Y luego definir un mínimo de compromiso programático, las bases de coincidencias prácticas esenciales, incluidas en un ”contrato moral” de honestidad como actores políticos.
Aunque no se deben descartar travesuras de último momento, no parece ser la oposición quien empuje el desmadre. Si ocurre se producirá por la virulencia endogámica del grupo político gobernante.
Su defectuoso bicefalismo a la luz de la Constitución. Consecuente parcelamiento del poder. Y la ostensible parálisis de gestión útil, resultado de incoherencias y corruptelas instintivas.
Tentaciones automáticas que siente el Clan familiar frente las Cajas del Estado, similares a los estímulos-respuestas de Pavlov (Iván Pavlov, 1894-1936, Premio Nobel de Fisiología en 1904).
Esto devendría, quizás, en una especie de implosión, que sólo agravaría los daños actuales y los extendería ad infinitum con sacrificio para otras varias generaciones.
Son muchos años acumulados de alentar en provecho propio la “guerra” político cultural de lo violento y binario, contra toda visión de consenso progresivo y en paz.
Vivir es hacer lo correcto en nuestro trato con los demás.
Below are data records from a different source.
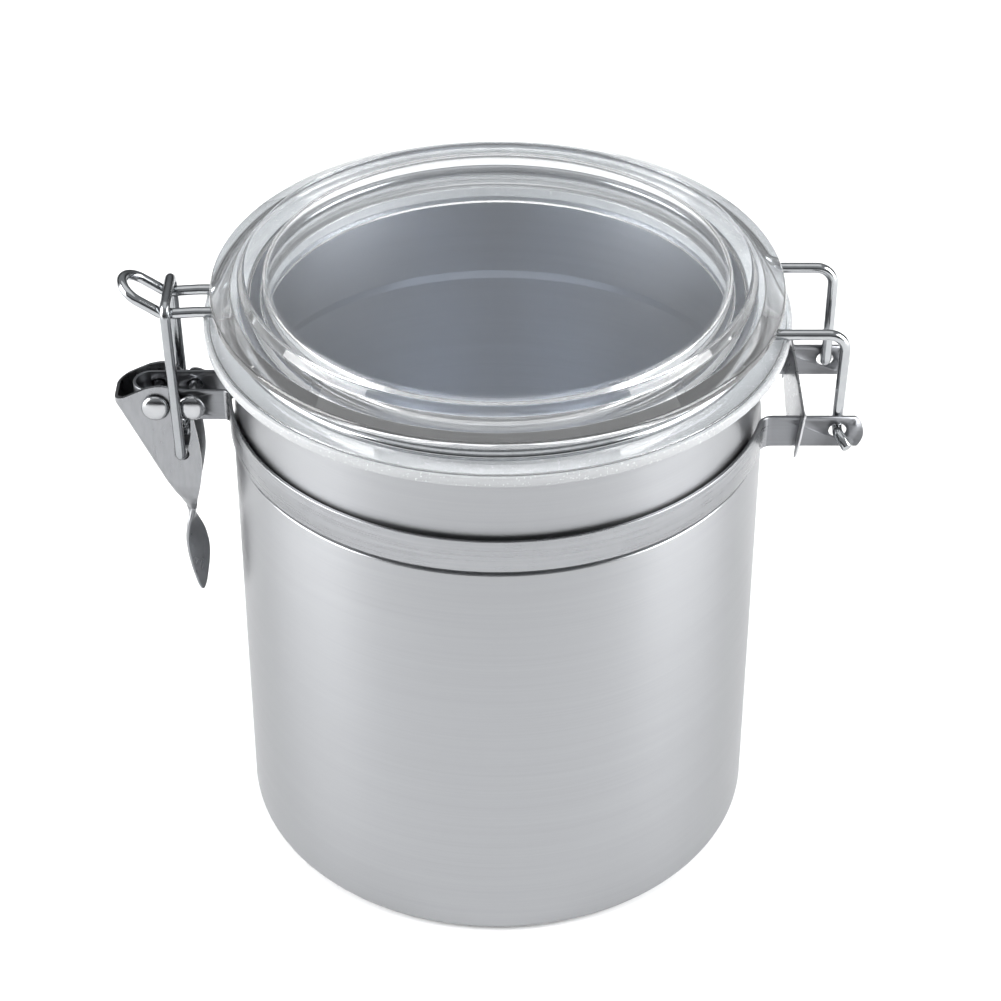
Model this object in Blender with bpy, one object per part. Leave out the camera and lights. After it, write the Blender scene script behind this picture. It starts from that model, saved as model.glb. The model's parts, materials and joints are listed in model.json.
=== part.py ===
"""Stainless steel food canister with a clear lid, a wire bail and an over-centre bail latch.

Frame: metres in Blender, millimetres in the constants below. The origin is the centre of the
flat base, +Z is up, the hinge is at +X and the latch is at -X.
"""

import math

import bmesh
import bpy
from mathutils import Matrix, Vector

MM = 0.001
GAP = 0.3                       # clearance between pieces that touch on the real object
SEGMENTS = 60                   # sides of the turned pieces

# Canister body, drawn from one sheet
BODY_R = 60.0
BODY_HEIGHT = 131.1
WALL = 0.7
BASE_EDGE_R = 3.0
SEAT_R = 59.65                  # shallow seat that the band sits in
SEAT_LOW, SEAT_HIGH = 106.3, 109.0
GROOVE_R, GROOVE_LOW = 59.1, 105.0      # groove along the band's lower edge
NECK_R = 59.2

# Neck band, one strip that also makes the hinge ears and the latch ears
BAND_T = 0.75
BAND_R = BODY_R + 0.325         # middle of the strip
BAND_MID_Z = 110.5
BAND_HALF_H = 4.1
HINGE_EAR_Y = 14.4
HINGE_EAR_END_X = 81.3
HINGE_BEND_R = 3.4
LATCH_EAR_Y = 3.95
LATCH_EAR_END_X = -82.4
LATCH_BEND_R = 2.0

# Wire
WIRE_R = 1.2
WIRE_SIDES = 8

# Hinge
HINGE_X, HINGE_Z = 75.5, BAND_MID_Z
HINGE_HOLE_R = 2.0
LEG_Y = HINGE_EAR_Y - BAND_T / 2 - GAP - WIRE_R
LEG_TOP_X, LEG_TOP_Y = 75.9, 13.9

# Lid, gasket and the bail's ring
LID_TOP_Z = 145.4
LID_PLATE_T = 3.2
RING_R, RING_Z = 59.2, 135.3
SHOULDER_R = 63.5
FLANGE_R = 63.9
FLANGE_TOP = RING_Z - WIRE_R - GAP
FLANGE_LOW = 132.5
SKIRT_R = 54.6
SKIRT_T = 3.0
SKIRT_LOW = 128.9
GASKET_R = 65.1

# Bail tongue on the latch side
TONGUE_Y = 4.7
TONGUE_BEND_X, TONGUE_Z = -74.0, 134.8
TONGUE_RISE = math.radians(34)
TONGUE_LENGTH = 10.6            # from the bend to the middle of the tip

# Latch lever, loop and rivets
PIVOT_X, PIVOT_Z = -77.0, BAND_MID_Z
EAR_RIVET_X = -68.9
RIVET_R = 1.5
RIVET_HOLE_R = RIVET_R + GAP
HEAD_R, HEAD_H = 3.2, 1.6
LEVER_T = 0.75
LEVER_OUTER_Y = LATCH_EAR_Y + BAND_T / 2 + GAP + LEVER_T
LOOP_HOLE = (5.05, -13.0)       # from the pivot
LOOP_HOLE_R = 1.7
LOOP_PIN = (5.05, -12.8)        # from the pivot
LOOP_Y = 7.4
LOOP_TOP_X, LOOP_TOP_Z = -73.0, 137.6

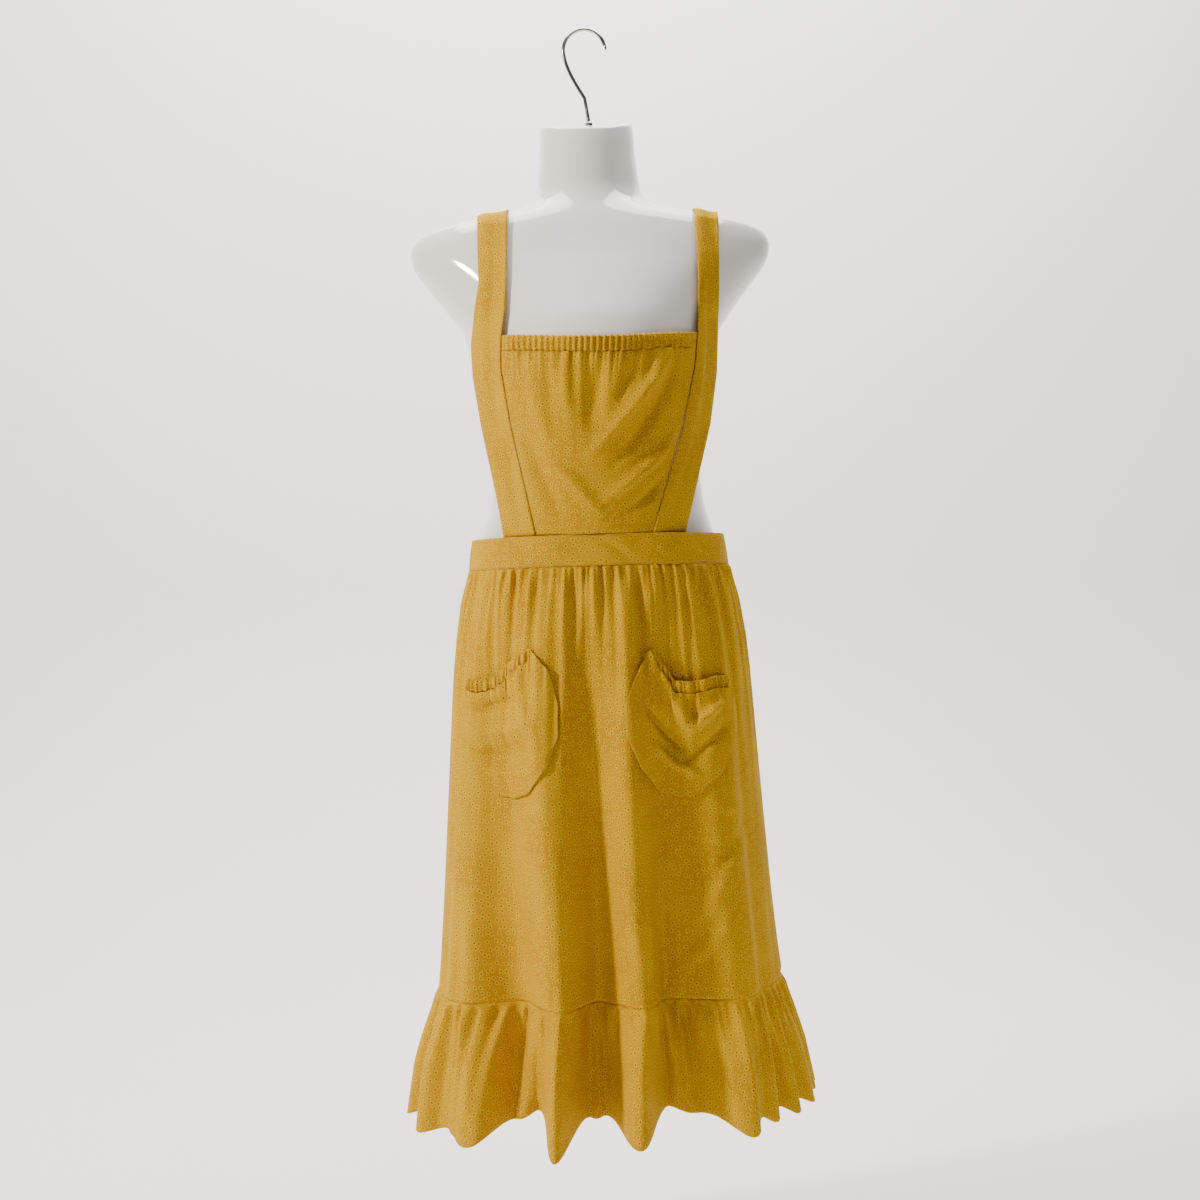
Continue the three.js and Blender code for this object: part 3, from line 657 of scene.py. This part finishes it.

No dañar a los otros, y responder por nuestros actos. ¿Cómo calificar la delincuencia política que se aprovecha de la pobreza que alienta?
El autor inicialmente citado -S. Sinay- recuerda que la moral nos pregunta: ¿Qué debo hacer?, y la ética nos interroga: “¿Qué elijo hacer?”. Remite a James Carville -orientador de la estrategia electoral de Bill Clinton- cuando apostrofó públicamente a Bush padre: “Es la economía, estúpido”.
Es posible -dice- cambiar de estupidez, y con una “…mirada más amplia, menos fundamentalista y más humanista, mostrar que no es la economía sino la moral, el motor inmóvil que orienta los pasos de una sociedad en una u otra dirección, hacia unos u otros propósitos, y la que, en definitiva, establece si sus miembros tendrán una vida de calidad…”. O no la tendrán.
Sólo entonces -si una mirada ajena a los fundamentalismos nos alentara- estaríamos en condiciones de poder decir con sencillez, ahora y siempre: “No es la economía, estúpido, es la moral”.
Si los argentinos superamos el desaliento y la confusión de la maraña que nos envuelve, y dinamizamos esa carga valórica con acción cívica democrática, podremos salir a tientas –gradualmente, pero salir- de las penumbras de nuestro “apagón de valores”.